» **Provided material**:
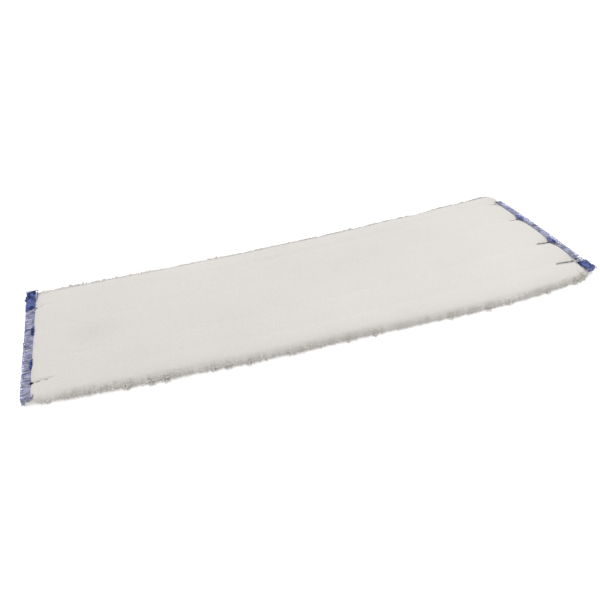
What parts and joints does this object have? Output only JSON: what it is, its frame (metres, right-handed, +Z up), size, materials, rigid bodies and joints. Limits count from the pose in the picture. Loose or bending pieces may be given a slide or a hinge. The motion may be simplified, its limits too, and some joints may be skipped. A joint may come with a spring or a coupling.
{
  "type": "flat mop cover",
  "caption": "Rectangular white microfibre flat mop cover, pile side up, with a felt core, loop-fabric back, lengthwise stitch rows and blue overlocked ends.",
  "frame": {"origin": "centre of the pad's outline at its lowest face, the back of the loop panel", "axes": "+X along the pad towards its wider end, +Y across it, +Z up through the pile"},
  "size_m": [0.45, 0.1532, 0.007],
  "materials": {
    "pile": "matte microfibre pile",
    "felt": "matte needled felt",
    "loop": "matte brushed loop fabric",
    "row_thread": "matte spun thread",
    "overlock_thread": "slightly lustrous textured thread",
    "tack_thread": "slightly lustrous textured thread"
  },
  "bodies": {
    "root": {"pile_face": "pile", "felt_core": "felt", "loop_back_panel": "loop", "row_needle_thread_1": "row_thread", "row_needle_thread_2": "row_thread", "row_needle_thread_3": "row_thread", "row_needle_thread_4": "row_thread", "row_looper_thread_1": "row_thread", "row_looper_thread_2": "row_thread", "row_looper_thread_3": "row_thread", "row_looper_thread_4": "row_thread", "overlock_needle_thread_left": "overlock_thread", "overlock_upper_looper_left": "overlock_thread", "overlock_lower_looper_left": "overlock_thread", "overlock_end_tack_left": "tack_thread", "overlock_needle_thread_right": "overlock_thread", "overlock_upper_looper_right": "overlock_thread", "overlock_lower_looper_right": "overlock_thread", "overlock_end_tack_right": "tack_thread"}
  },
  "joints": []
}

» **Short exercise**:
Show the data once more, exactly as it was written.

» **Worked solution**:
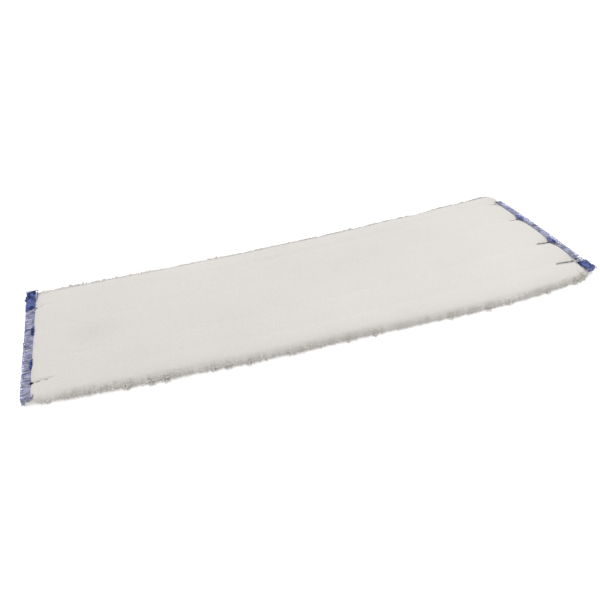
What parts and joints does this object have? Output only JSON: what it is, its frame (metres, right-handed, +Z up), size, materials, rigid bodies and joints. Limits count from the pose in the picture. Loose or bending pieces may be given a slide or a hinge. The motion may be simplified, its limits too, and some joints may be skipped. A joint may come with a spring or a coupling.
{
  "type": "flat mop cover",
  "caption": "Rectangular white microfibre flat mop cover, pile side up, with a felt core, loop-fabric back, lengthwise stitch rows and blue overlocked ends.",
  "frame": {"origin": "centre of the pad's outline at its lowest face, the back of the loop panel", "axes": "+X along the pad towards its wider end, +Y across it, +Z up through the pile"},
  "size_m": [0.45, 0.1532, 0.007],
  "materials": {
    "pile": "matte microfibre pile",
    "felt": "matte needled felt",
    "loop": "matte brushed loop fabric",
    "row_thread": "matte spun thread",
    "overlock_thread": "slightly lustrous textured thread",
    "tack_thread": "slightly lustrous textured thread"
  },
  "bodies": {
    "root": {"pile_face": "pile", "felt_core": "felt", "loop_back_panel": "loop", "row_needle_thread_1": "row_thread", "row_needle_thread_2": "row_thread", "row_needle_thread_3": "row_thread", "row_needle_thread_4": "row_thread", "row_looper_thread_1": "row_thread", "row_looper_thread_2": "row_thread", "row_looper_thread_3": "row_thread", "row_looper_thread_4": "row_thread", "overlock_needle_thread_left": "overlock_thread", "overlock_upper_looper_left": "overlock_thread", "overlock_lower_looper_left": "overlock_thread", "overlock_end_tack_left": "tack_thread", "overlock_needle_thread_right": "overlock_thread", "overlock_upper_looper_right": "overlock_thread", "overlock_lower_looper_right": "overlock_thread", "overlock_end_tack_right": "tack_thread"}
  },
  "joints": []
}